Tick-tock, "In-Character" character game, tick-tock, tick-tock... 

Regards,

Barry


----------



## KitanaVorr (Apr 29, 2003)

Catulle said:
			
		

> *Tick-tock, "In-Character" character game, tick-tock, tick-tock...
> 
> Regards,
> 
> Barry *




Somehow I _knew_ even before reading that you were going to say that -- I just saw "catulle" and thought..._why you little..._ um..yes.

  

(you do know that I simply adore you even if the "regards" always sounds suspiciously sarcastic at times...)

Yes, yes, I'm waiting for the day to end for them then I'll start ICCG Part II (scary isn't it?)

er...now I must make an etiquette point to make this post more meaningful....(scrambles to think of something)


*ETIQUETTE POINT*

We're all equal on the boards. No one is better than another so don't be afraid to speak up (respectfully) to your DM when something bothers you.  Keep in mind that you might not always get what you want, but never be afraid to let whatever bothers you be known.  Its always unhealthy to let it simmer and who knows?  Maybe it will work out, after all misunderstandings can't be resolved with silence.

(realizes she sounds like an Ann Landers fortune cookie - egads!)


----------



## Jemal (May 6, 2003)

Here's one - Don't speak for other people, the only person whos opinion you actually know is your own.


----------



## Catulle (May 10, 2003)

Really, it's not sarcastic in tone. Honest.

On the other hand, bitchy as it may sound, I've been trying since post one to resist pointing out the spelling of "etiquette" in the thread title, but it's been driving me crazy. You HAVE to understand, crazy, I tell you...

!!!!!!!

Regards,

Barry



Edited: spelling (oh, th irony!)


----------



## KitanaVorr (May 12, 2003)

Catulle said:
			
		

> *Really, it's not sarcastic in tone. Honest.
> 
> On the other hand, bitchy as it may sound, I've been trying since post one to resist pointing out the spelling of "etiquette" in the thread title, but it's been driving me crazy. You HAVE to understand, crazy, I tell you...
> 
> ...




yes..."th irony" is amusing...

heh heh - I am an abysmal speller and I freely admit it.  But now I will have to hunt you down, Barry N. McIvor (and what does that N stand for anyway?)...and I will...oh yes...I will.

Though you need to give over an etiquette point now!

EDIT: now to try and think up an *eTTiquette point*....

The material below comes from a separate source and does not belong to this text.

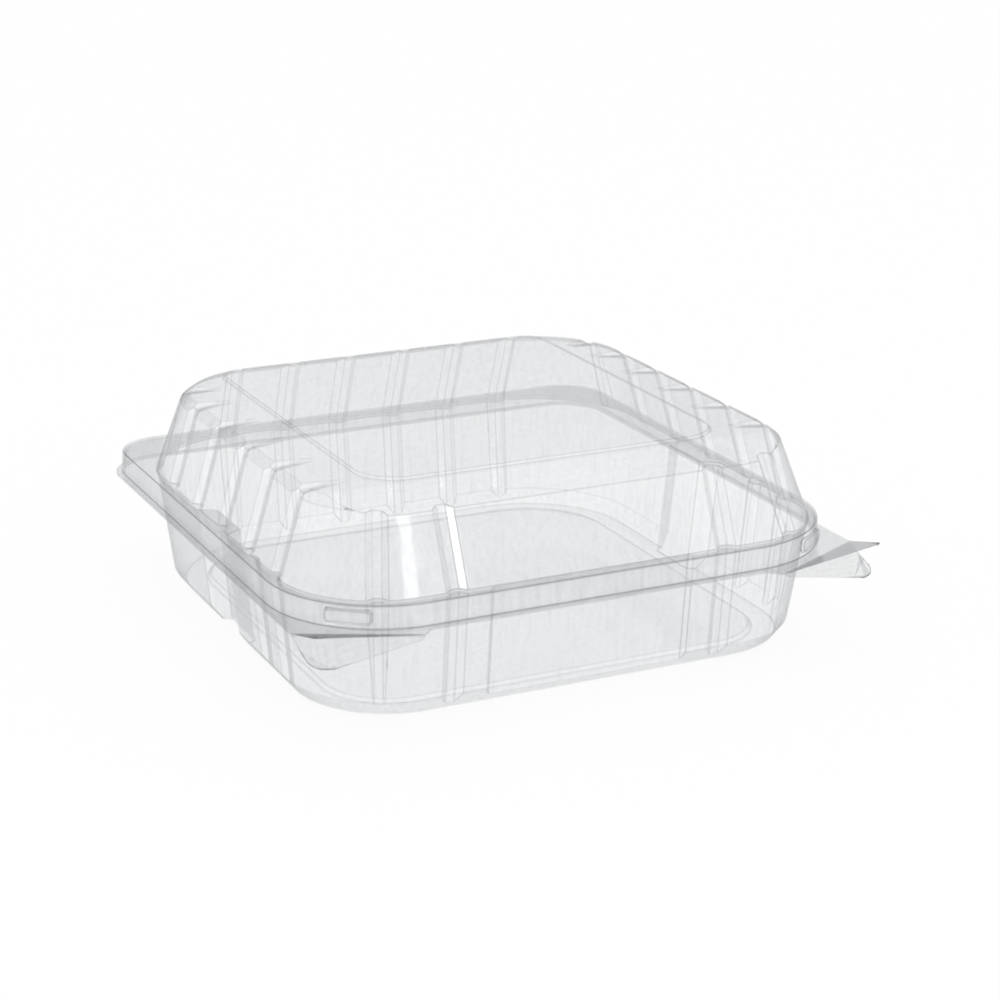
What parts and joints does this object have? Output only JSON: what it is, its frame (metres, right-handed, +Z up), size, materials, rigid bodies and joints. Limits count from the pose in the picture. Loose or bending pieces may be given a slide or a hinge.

Everyone has different styles and ability in writing, posting, and playing the game on the boards.  Sometimes those styles conflict...it doesn't make one way of playing better than other, just different.  A compromise is always the best solution where a win-win situation can be had by all.


----------



## Tanstaafl (Jun 6, 2003)

Try to avoid using obscure abbreviations and acronyms whenever possible.


----------



## Catulle (Jun 6, 2003)

Disappearing TDM's shall be mercilessly flayed and roasted verbally by their players until they return. Voodoo incantations shall be held at each midnight of their disappearance during which a small anime doll dressed in the likeness of said TDM shall be poked at with coffee straws and other useless instruments.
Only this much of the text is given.